The Floral Labyrinth, Trentham Gardens
And being in Malvern put us within striking distance of somewhere else. I’ve been wanting to visit Trentham for ages. I’ve mentioned before that Piet Oudolf is a bit of a hero and he has a garden here. Just look at that miscanthus. And the persicaria. The dark leaved sedum. The colours, the texture, the movement. Could we persuade Denise and Andy to join us for a second day and a stroll around the garden? We could. It’s almost on their home turf.

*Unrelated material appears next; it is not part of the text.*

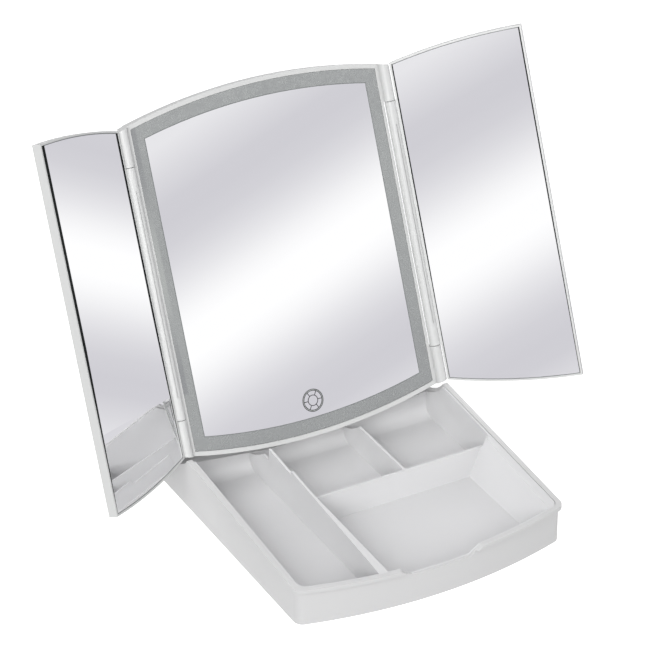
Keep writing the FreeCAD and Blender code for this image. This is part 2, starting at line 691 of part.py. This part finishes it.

At first glance Trentham might not seem the place for the horticultural purist. It has a shopping village. And childrens’ playgrounds. And Monkey Forest with 140 Barbary macaques wandering free (which actually I’d have visited if time had been on our side). It’s meant to be an attraction for everyone, not solely the preserve of the committed garden enthusiast. But don’t let that put you off. This is no theme park in the same way that, dare I say it, The Eden Project has always seemed to me. No. There is real inspiration to be gleaned here and, as you’ll have gathered already, big names in the garden design world have contributed their skills.
The Orangery, Trentham Hall
At the heart of the estate, a ruin. It gives a flavour of how grand Trentham Hall must once have been, the former seat of the Dukes of Sutherland. The main centre section of the house was demolished in the early 20th century and now only the outer wings remain, in a sad and sorry state. The estate was purchased in 1996 by St. Modwen Properties, a property investment and development company. While the restoration of the buildings has yet to prove economically viable the gardens and surrounding landscape were developed in 2003/4, attracting visitors in the hundreds of thousands each year.
The Italianate Garden restored in 2004 by renowned designer Tom Stuart-Smith sweeps down to a mile long lake dug by Lancelot (Capability) Brown in or around 1758.
Plants more typically associated with modern, naturalistic plantings nestle within the formal structure of the garden.
Phlomis russeliana and Calamagrostis.
Bizarrely, it seems to work. Even this late in the season when the borders take on a decidedly relaxed feel, architectural seed heads mix seemlessly with the last of the summer blooms.
I have to admit, this is not my most accomplished set of shots. The blurry bits must be attributed to the heavily overcast day and the rather strong breeze. The lunchtime Pinot is, of course, of total inconsequence. Lightroom is wonderful for straightening out horizons is it not?
I would have loved a wander around the lake but by this time the clouds had properly rolled in and there was rain in the wind. Given that the weather forecast had been somewhat different, anything faintly resembling a waterproof coat was, on my part, four and a half hours farther south. The smart money backed a retreat to the cafe for a coffee.
Sculpture is a big thing at Trentham. An owl flying majestically over the grass..
There are many more fairies on the trail around the lake. This one acts like a weather vane, rotating in tune with the breeze. There was certainly plenty of that. Bad hair days all round..
And what do we have here? Caught, red pawed. You might well look aghast Mr Hare.. that’s Mr Oudolf’s River of Grass you’re quietly digging up.
The Potager Garden
Alongside the formal gardens, a series of smaller show gardens bring things down to a more urban scale. The resident hens, Heather and Hazel, had regrettably gone into hiding.
Bug House in The Secret Garden
The Wildflower Meadow, still bursting with colour on this last day of September.
Had the weather been more amenable for that walk around the lake we’d have seen much more of this. There are extensive areas given over to meadow planting, developed by Nigel Dunnett the mastermind behind the highly acclaimed wildflower meadows at the 2012 London Olympic Park.
I’ll leave you with a couple more shots of Oudolf magic.
Golden rod, grasses and asters. Now why didn’t I think of that.